Zephyros – Sonra olanlar daha da hoş. Deniz birden sakinleşmişti, bir
kıpırtı bile yoktu, ama biz ses çıkarmadan sadece seyirci kalarak peşlerinden
gidiyorduk. Eros ve arkadaşları ara sıra ayaklarını suya değdirerek yanlarında
uçuşuyor, ellerindeki meşaleleri sallayarak hep bir ağızdan düğün şarkıları
söylüyorlardı. Bu arada Nereid’ler de denizden çıkıp bindikleri yunusların
üzerinde ellerini çırparak eşlik etmeye başladılar; çoğu yarı çıplaktı. Triton’lar
ve görünümü ürkünç olmayan bir sürü deniz yaratığı Europa’nın çevresinde
dans ediyordu. Poseidon yanına eşi Amphitrite’yi oturtmuş, neşe içinde
arabasını sürüyor, arkasında yüzen kardeşine kılavuzluk yapıyordu. Bütün bu
manzarayı taçlandırırcasına Aphrodite iki Triton’un taşıdığı bir istiridye
kabuğunda uzanmış süzülüyor, geline türlü türlü çiçekler atıyordu. Bu şenlikli
alay Fenike’den Girit’e kadar böyle sürüp gitti. Ada’ya ayak basar basmaz
boğa boğalıktan çıktı. Zeus Europa’yı elinden tutup Dikte Mağarası’na götürdü
onu. Genç kızın yüzü kızarmıştı, bakışları yere dönüktü; neden kaçırıldığını
biliyordu çünkü. Biz de sağa sola estirip denizi coşturmaya koyulduk.’’
Girit’te Europa’nın Zeus’tan üç oğlu oldu: Minos, Rhadamantis ve
Sarpedon. Zamanın Girit kralı Asterios Europa’yı kraliçesi yaparak üç
çocuğunu evlat edindi. Minos Asterios’tan krallığı devraldı ve kurup
geliştirdiği Minos uygarlığına adını verdi. Rhadamantis ünlü bir yasa koyucu
oldu ve ölümünden sonra yeraltı tanrısı Hades tarafından Ölüler Diyarı’na
yargıç atandı. Ölümünden sonra Minos da başyargıç göreviyle kardeşinin
yanına geldi. Sarpedon Likya’ya (Antalya’nın batısı) göç edip bu bölgeye adını
veren Lykos ile tahtı paylaştı. Europa’ya gelince, o da zaman içinde adını
Avrupa Kıtası’na verdi.
Europa’nın babası kral Agenor oğullarına kız kardeşlerini aramaları,
bulmadan geri dönmemeleri yolunda buyruk vermiş, “Onu bulmadan geri
dönerseniz cezanız sürgün olur” demişti onlara. Arayışları boşa
çıktığından oğullardan hiçbiri geri dönemedi. Bunlardan Kadmos son
uğrak yeri olan Yunan anakarasında Thebai kentini kurdu. Kurduğu
kentin yanı sıra önce konuk geldiği topraklara bir armağan getirmişti
yanında: Yunan alfabesinin kökeni olan Fenike alfabesini.
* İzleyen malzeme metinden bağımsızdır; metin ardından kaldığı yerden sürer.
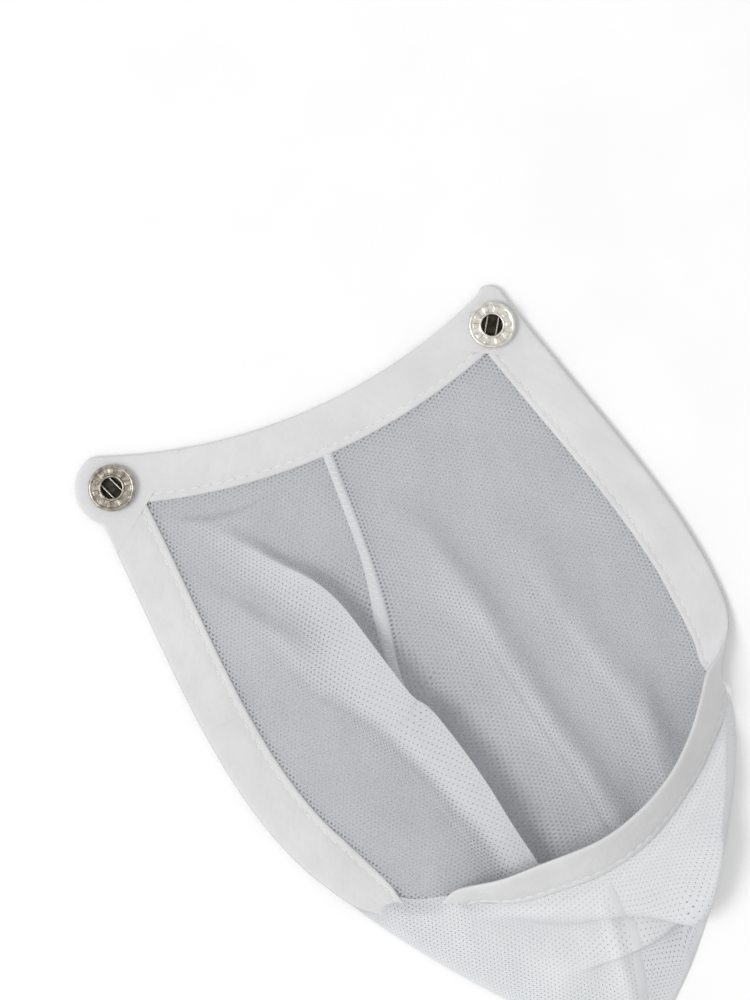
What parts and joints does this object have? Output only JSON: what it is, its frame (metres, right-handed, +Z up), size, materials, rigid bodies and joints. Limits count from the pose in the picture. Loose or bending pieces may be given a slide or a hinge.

1610’da Galileo’nun Jupiter gezegeninin çevresinde ilk kez gözlemlediği
dört uydudan birine aynı yıl Europa adını veren Alman bilim adamı
Simon Marius, Jupiter’le Europa’nın sonsuza dek bir arada kalmalarını
istemişti herhalde; Jupiter’in yine başkalaşarak yaklaştığı Kallisto ve
İo’nun isimlerini verdiği diğer iki uydu için de yaptığı gibi.